If serious change within conventional politics seems futile, it is not just because capitalism has captured and corrupted our democratic processes. State bureaucracies and transnational markets (even if competitive) are often incapable of addressing many problems. They are too large, powerful, and remote. Too complex and legalistic. Too eager to shift responsibility and risk. Too beholden to institutional interests. It is no wonder that the System is failing to address many urgent needs— and why social cynicism and distrust are rampant.
With so much drift and uncertainty, the big question is where public trust and legitimacy will migrate. While autocrats skillfully exploit fear, resentment, and instability to rally a reactionary base, it is unclear whether the champions of liberal democracy can restore faith in a system so closely allied to financial capital and its traditions of exploitation (colonization, militarism, slavery, nationalism, caste, etc.). Can we imagine post-capitalist paths forward?
In the pages of The Commoner’s Catalog for Changemaking, we showcase the art, culture, and politics of commoning— the practices of talking with each other, coordinating work, experimenting, and figuring out solutions to shared challenges and how to make them local, distributed, and fair. It turns out that building a better future does not necessarily require that we go through the narrow channel of conventional politics and policy, though both surely have important roles to play. Commons-based solutions can originate right now, with us, where we live. They can even emerge, sometimes, in partnership with state authorities who understand the logic and ethos of commoning.
The point is that the commons is not some vague utopian fantasy or ideology. It is a social universe of actual projects meeting the serious needs of ordinary people. Commoning is a practical, transformative cultural enterprise.

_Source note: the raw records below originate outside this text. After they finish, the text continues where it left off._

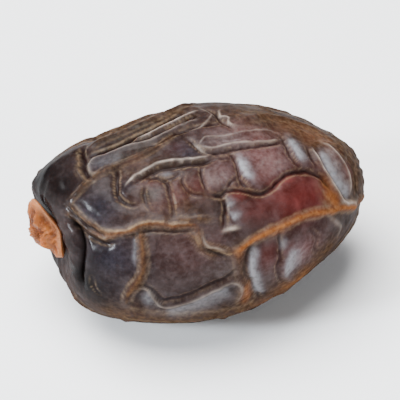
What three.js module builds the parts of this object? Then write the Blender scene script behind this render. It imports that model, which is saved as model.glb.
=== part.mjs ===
// A Medjool date lying on its side: the wrinkled fruit, grown as one piece,
// and the dry calyx cap at its stem end.
// Millimetres and +Z up. The long axis lies along X, with the stem end at -X.
// The origin is on the surface that the date rests on, in the middle of the flat spot under it.
import * as THREE from "three";
import { ConvexHull } from "three/addons/math/ConvexHull.js";

// Driving dimensions of the fruit
const LENGTH = 41;
const WIDTH = 27;
const HEIGHT = 24.2;
const TAPER = 0.08; // how much fatter the stem end is, and how much slimmer the tip
const BOW = 2.3; // how far the middle bends towards the front
const PRESSED = 0.7; // how deep its own weight flattens the underside
const DIMPLE_DEPTH = 3.6; // the hollow at the stem end that holds the calyx
const DIMPLE_RADIUS = 4;
const CREST_RADIUS = 0.2; // the roundness of a fold's crest
const FOLD_END = 0.45; // a fold's height at its ends, as a share of its full height
const FOLD_TAPER = 1.5; // the length over which a fold rises from its ends
const FOLD_REACH = 5; // past this distance a fold changes nothing

// Driving dimensions of the calyx
const CALYX_RADIUS = 3.4;
const CALYX_LOBE = 0.9; // how far its three lobes stand out
const CALYX_LOBE_TURN = -20; // degrees round from the top to the first lobe
const CALYX_CLEARANCE = 0.35; // the gap to the hollow that it sits in
const CALYX_FLARE = 0.1; // how far the lobes lift off the fruit

// Mesh density
const CREST_STEP = 0.66;
const FLANK_WIDTH = 0.6;
const FILL_GAP = 0.9;
const FILL_POINTS = 7000;
const CALYX_ROUND = 54;

// Every place on the fruit is two angles in degrees: "along" runs from 0 at the stem end to 180 at the tip,
// and "round" from 0 at the top over 90 at the front and 180 underneath to 270 at the back.

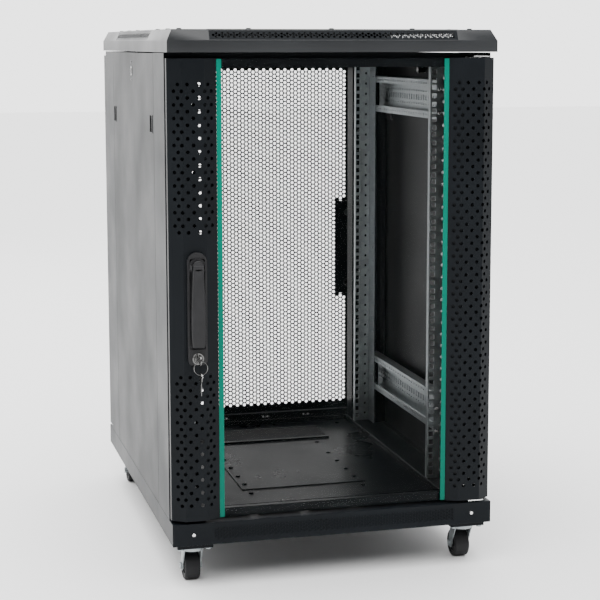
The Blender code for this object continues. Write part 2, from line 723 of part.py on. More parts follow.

Dozens of new-economy movements and projects have already taken to heart Buckminster Fuller’s famous line, “You never change things by fighting the existing reality. To change something, build a new model that makes the existing model obsolete.” Instead of looking to (closed, concentrated, sometimes-oligopolistic) markets or to (centralized, unresponsive, sometimes-corrupt) state institutions, we counsel open-minded, good-faith collaborations with each other. We urge the building of alternative systems at appropriate scales. That is the way to build fair-minded, participatory solutions and infrastructures now.